Within the material below, transcribe exactly the lines from the one holding "Turn this picture" through the one holding "of the frame.", keeping both ends and skipping the rest.
........
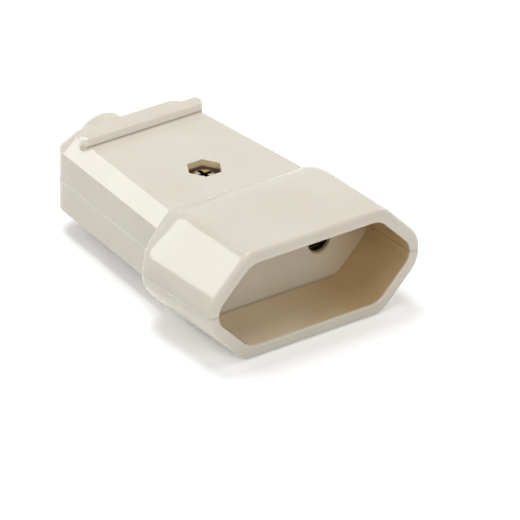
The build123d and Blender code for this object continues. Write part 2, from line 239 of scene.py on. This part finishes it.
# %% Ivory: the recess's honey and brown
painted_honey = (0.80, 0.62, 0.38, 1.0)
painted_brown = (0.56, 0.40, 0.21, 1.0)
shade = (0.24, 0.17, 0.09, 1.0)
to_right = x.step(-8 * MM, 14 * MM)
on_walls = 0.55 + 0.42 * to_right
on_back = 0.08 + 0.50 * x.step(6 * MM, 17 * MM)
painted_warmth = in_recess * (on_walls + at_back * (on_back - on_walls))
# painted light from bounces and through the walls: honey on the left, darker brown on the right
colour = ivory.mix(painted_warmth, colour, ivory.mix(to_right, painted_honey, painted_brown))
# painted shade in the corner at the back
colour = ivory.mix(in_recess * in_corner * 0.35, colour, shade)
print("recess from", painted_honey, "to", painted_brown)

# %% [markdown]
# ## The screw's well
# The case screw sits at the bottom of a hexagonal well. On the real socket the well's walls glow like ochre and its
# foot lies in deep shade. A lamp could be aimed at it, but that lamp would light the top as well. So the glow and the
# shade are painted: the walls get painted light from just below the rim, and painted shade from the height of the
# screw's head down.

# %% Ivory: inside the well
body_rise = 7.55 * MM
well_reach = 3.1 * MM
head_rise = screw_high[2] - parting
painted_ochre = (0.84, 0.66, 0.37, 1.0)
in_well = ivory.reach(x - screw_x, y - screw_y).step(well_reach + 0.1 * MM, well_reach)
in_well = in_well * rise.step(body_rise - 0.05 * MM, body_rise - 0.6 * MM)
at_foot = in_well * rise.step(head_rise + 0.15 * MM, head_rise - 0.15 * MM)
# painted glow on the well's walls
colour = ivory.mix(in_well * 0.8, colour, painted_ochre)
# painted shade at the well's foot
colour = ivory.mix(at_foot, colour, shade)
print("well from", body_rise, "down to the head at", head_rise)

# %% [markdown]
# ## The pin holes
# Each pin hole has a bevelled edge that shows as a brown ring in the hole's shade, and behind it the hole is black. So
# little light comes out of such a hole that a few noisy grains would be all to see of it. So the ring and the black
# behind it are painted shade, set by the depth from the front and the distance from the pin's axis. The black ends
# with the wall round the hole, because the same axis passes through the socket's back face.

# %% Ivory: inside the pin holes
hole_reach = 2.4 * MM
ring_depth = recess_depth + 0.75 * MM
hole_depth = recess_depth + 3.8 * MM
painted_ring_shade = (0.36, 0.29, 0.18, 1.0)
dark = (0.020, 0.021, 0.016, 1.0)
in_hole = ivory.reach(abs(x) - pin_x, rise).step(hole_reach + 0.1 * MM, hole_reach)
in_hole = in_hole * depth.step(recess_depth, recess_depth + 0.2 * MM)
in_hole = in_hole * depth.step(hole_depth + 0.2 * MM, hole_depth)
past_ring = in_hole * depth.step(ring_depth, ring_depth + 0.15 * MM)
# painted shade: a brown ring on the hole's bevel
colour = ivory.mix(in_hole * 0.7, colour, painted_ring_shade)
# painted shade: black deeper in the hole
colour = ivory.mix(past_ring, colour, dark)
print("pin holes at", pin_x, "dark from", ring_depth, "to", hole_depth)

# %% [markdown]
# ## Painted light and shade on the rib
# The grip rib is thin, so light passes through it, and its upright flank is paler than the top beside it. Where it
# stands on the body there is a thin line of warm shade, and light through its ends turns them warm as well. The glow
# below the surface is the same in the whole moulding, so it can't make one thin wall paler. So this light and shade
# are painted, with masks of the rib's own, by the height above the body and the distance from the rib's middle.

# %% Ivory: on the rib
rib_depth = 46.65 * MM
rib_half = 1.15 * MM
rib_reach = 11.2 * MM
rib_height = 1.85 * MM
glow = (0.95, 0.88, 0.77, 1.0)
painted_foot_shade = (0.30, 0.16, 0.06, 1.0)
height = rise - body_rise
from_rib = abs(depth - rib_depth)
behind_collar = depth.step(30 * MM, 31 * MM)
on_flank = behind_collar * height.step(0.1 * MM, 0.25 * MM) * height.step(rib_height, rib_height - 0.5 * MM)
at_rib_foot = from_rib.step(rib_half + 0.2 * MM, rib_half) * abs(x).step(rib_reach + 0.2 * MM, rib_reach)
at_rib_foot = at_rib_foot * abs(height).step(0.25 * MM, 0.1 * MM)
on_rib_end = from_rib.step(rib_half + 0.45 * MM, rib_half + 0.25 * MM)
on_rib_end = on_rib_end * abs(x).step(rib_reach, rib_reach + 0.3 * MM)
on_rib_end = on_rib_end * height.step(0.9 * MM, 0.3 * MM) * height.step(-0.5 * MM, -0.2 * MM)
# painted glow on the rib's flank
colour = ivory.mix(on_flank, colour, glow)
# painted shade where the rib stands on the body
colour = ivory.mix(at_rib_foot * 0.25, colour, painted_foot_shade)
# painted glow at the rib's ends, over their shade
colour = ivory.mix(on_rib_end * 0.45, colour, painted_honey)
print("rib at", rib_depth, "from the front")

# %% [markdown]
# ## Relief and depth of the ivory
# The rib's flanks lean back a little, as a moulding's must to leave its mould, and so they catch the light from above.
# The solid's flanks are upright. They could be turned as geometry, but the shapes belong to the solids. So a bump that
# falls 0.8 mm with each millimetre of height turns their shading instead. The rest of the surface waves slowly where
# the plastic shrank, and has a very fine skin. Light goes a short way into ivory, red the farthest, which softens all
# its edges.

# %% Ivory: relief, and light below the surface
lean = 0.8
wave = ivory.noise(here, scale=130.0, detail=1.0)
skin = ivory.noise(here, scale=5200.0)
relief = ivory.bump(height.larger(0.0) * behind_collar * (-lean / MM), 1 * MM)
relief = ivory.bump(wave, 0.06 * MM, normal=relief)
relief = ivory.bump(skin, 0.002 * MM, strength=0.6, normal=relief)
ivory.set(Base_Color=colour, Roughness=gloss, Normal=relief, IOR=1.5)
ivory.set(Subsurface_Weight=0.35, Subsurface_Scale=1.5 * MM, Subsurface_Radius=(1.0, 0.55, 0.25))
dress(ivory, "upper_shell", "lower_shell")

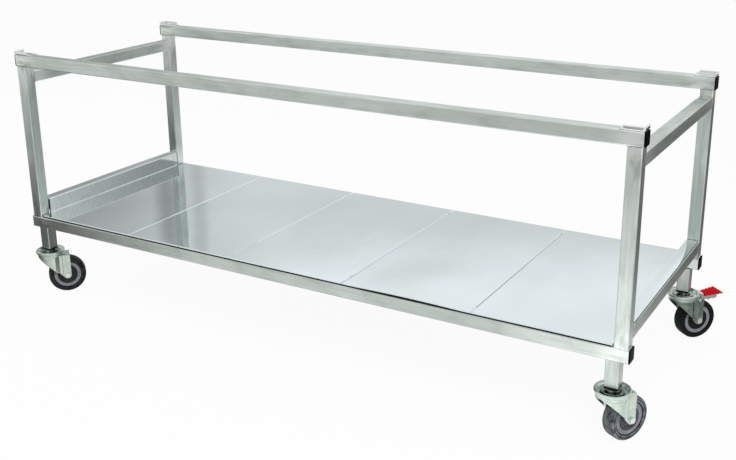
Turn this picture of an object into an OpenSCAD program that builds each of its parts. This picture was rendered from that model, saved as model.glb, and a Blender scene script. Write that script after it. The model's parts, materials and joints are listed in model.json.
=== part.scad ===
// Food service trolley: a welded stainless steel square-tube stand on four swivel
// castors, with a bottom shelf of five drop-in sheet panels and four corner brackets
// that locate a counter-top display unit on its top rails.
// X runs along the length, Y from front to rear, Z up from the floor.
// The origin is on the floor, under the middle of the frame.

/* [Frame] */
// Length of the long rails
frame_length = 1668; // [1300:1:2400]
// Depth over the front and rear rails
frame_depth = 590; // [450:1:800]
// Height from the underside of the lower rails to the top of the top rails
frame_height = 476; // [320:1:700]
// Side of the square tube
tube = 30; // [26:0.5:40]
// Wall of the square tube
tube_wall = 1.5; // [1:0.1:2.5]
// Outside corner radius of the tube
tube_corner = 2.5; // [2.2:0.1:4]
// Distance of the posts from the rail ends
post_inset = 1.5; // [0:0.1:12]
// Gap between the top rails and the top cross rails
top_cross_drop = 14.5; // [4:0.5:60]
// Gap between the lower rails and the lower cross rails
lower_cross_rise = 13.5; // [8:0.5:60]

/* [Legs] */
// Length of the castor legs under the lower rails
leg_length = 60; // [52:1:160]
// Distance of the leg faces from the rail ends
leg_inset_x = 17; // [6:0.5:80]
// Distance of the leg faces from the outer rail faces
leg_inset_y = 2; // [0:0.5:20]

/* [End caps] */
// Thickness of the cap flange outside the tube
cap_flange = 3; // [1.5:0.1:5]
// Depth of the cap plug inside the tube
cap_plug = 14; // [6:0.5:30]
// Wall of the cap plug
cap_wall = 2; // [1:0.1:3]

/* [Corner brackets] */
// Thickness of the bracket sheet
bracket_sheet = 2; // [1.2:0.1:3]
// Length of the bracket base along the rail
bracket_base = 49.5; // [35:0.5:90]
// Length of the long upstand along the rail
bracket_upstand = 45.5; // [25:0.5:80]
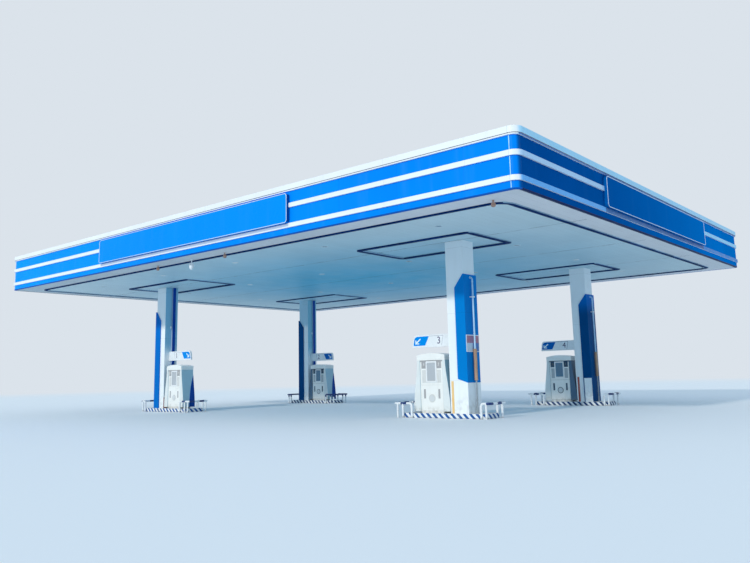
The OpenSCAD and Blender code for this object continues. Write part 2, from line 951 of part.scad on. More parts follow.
........
■ WRITTEN SOLUTION ■
Turn this picture of an object into an OpenSCAD program that builds each of its parts. This picture was rendered from that model, saved as model.glb, and a Blender scene script. Write that script after it. The model's parts, materials and joints are listed in model.json.
=== part.scad ===
// Food service trolley: a welded stainless steel square-tube stand on four swivel
// castors, with a bottom shelf of five drop-in sheet panels and four corner brackets
// that locate a counter-top display unit on its top rails.
// X runs along the length, Y from front to rear, Z up from the floor.
// The origin is on the floor, under the middle of the frame.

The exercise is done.